# How to Scrape Data From Facebook Page Posts for Statistical Analysis

By [Max Woolf (@minimaxir)](http://minimaxir.com/)

This notebook describes how to build a Facebook Scraper using the latest version of Facebook's Graph API (v2.4). This is the accompanyment to my blog post [How to Scrape Data From Facebook Page Posts for Statistical Analysis](http://minimaxir.com/2015/07/facebook-scraper/).

In [2]:
# import some Python dependencies

import urllib.request
import json
import datetime
import csv
import time

Accessing Facebook page data requires an access token.

Since the user access token expires within an hour, we need to create a dummy application *for the sole purpose of scraping* and use the app ID and app secret generated there [as described here](https://developers.facebook.com/docs/facebook-login/access-tokens#apptokens), both of which never expire.

In [3]:
# Since the code output in this notebook leaks the app_secret,
# it has been reset by the time you read this.

app_id = "443809049300463"
app_secret = "e6ff2a431bb3da7624faefbf39a15a3d" # DO NOT SHARE WITH ANYONE!

access_token = app_id + "|" + app_secret

Now we can access public Facebook data without limit. Let's do our analysis on the [New York Times Facebook page](https://www.facebook.com/nytimes), which is popular enough to yield good data.

In [4]:
group_id = '1717731545171536'

Let's write a quick program to ping NYT's Facebook page to verify that the `access_token` works and the `page_id` is valid.

In [8]:
def testFacebookGroupData(page_id, access_token):
    
    # construct the URL string
    base = "https://graph.facebook.com/v2.4"
    node = "/" + group_id
    parameters = "/?access_token=%s" % access_token
    url = base + node + parameters
    
    # retrieve data
    req = urllib.request.Request(url)
    response = urllib.request.urlopen(req)
    data = json.loads(response.read().decode('utf-8'))
    
    print(json.dumps(data, indent=4, sort_keys=True))
    

testFacebookGroupData(group_id, access_token)

{
    "id": "1717731545171536",
    "name": "UC Berkeley Memes for Edgy Teens",
    "privacy": "OPEN"
}


When scraping large amounts of data from public APIs, there's a high probability that you'll hit an [HTTP Error 500 (Internal Error)](http://www.checkupdown.com/status/E500.html) at some point. There is no way to avoid that on our end. 

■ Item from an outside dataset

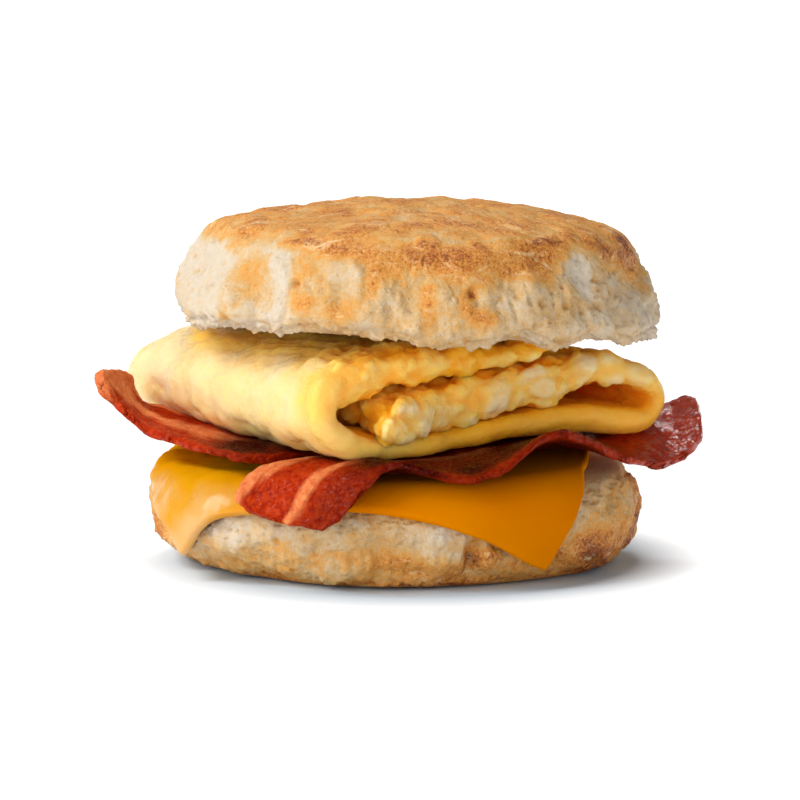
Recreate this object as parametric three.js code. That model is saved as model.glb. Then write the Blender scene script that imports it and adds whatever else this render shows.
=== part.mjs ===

Instead, we'll use a helper function to catch the error and try again after a few seconds, which usually works. This helper function also consolidates the data retrival code, so it kills two birds with one stone.

In [9]:
def request_until_succeed(url):
    req = urllib.request.Request(url)
    success = False
    while success is False:
        try: 
            response = urllib.request.urlopen(req)
            if response.getcode() == 200:
                success = True
        except Exception as e:
            print(e)
            time.sleep(5)
            
            print("Error for URL %s: %s" % (url, datetime.datetime.now()))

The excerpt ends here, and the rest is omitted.